The anti-spam value of phone number verification is not just zero but actually negative. Its purpose is to harvest phone numbers from honest people for mass surveillance, and anyone requiring it is making the spam problem worse.
Do you have any ideas against bots, or perhaps even spam? Or do we even need any verification to begin with? There are ways to prevent both, at different layers, but I am not sure what would be the best way, especially something that does not sacrifice privacy.
But then banning spammers and bots gets a lot easier because it becomes trivial to trace where they got their invite codes and then shut off that account's ability to give them any more, and you have something to investigate if you see large numbers of accounts getting invite codes from the same account.
They can also be used as an alternative to other forms of verification. So to create an account you can either get an invite code, or provide something even more scarce than a phone number, like payment info. Either you have an invite code or you pay $5. Then most people don't have to pay anything because they get a code, people who want in but don't know anyone there yet can pay a nominal fee, and the spammers and bots can't easily do either of these things at scale.

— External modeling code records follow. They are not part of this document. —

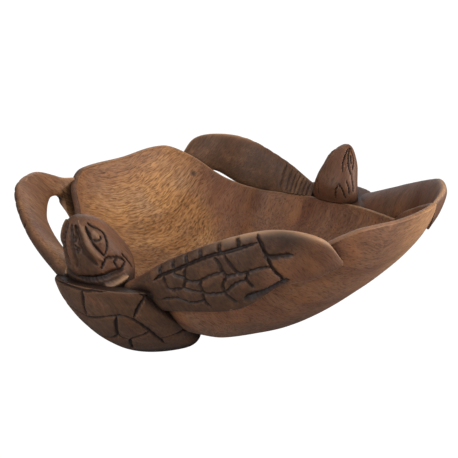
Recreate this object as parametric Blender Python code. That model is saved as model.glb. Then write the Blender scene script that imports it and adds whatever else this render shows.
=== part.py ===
"""Carved wooden bowl held between two sea turtles, one closed solid per carved region.

Frame: metres, +Z up, the bowl rests on z = 0 and is centred on the origin. X runs from
turtle to turtle, with the near turtle at -X and the far turtle at +X. The carving repeats
after half a turn about Z, apart from small differences between the two turtles: the left
flippers loop differently, the far head is slimmer and only the near shell's top is tilted.

The real bowl is one block of wood. Its regions are split along the carved creases, with
a hair's breadth between them.
"""

import math

import bmesh
import bpy
from mathutils import Matrix, Vector

MM = 0.001
CLEARANCE = 0.3 * MM

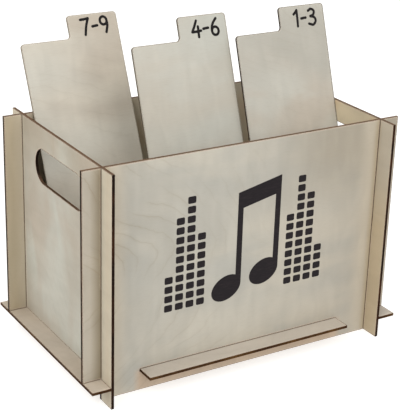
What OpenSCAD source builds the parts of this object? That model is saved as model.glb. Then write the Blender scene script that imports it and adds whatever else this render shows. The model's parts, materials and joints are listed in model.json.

The nice thing about payments is that it makes an excellent fallback option, because spammers can't use it. It's not even about identifying the user, you can accept cryptocurrency and allow them to stay anonymous because someone who is going to have their account banned after only a few hours regardless can't invest even $5 in it, so it's about the money rather than the identity. And then it's not supposed to be the default option, but it can exist as an option for anyone the other options aren't working for.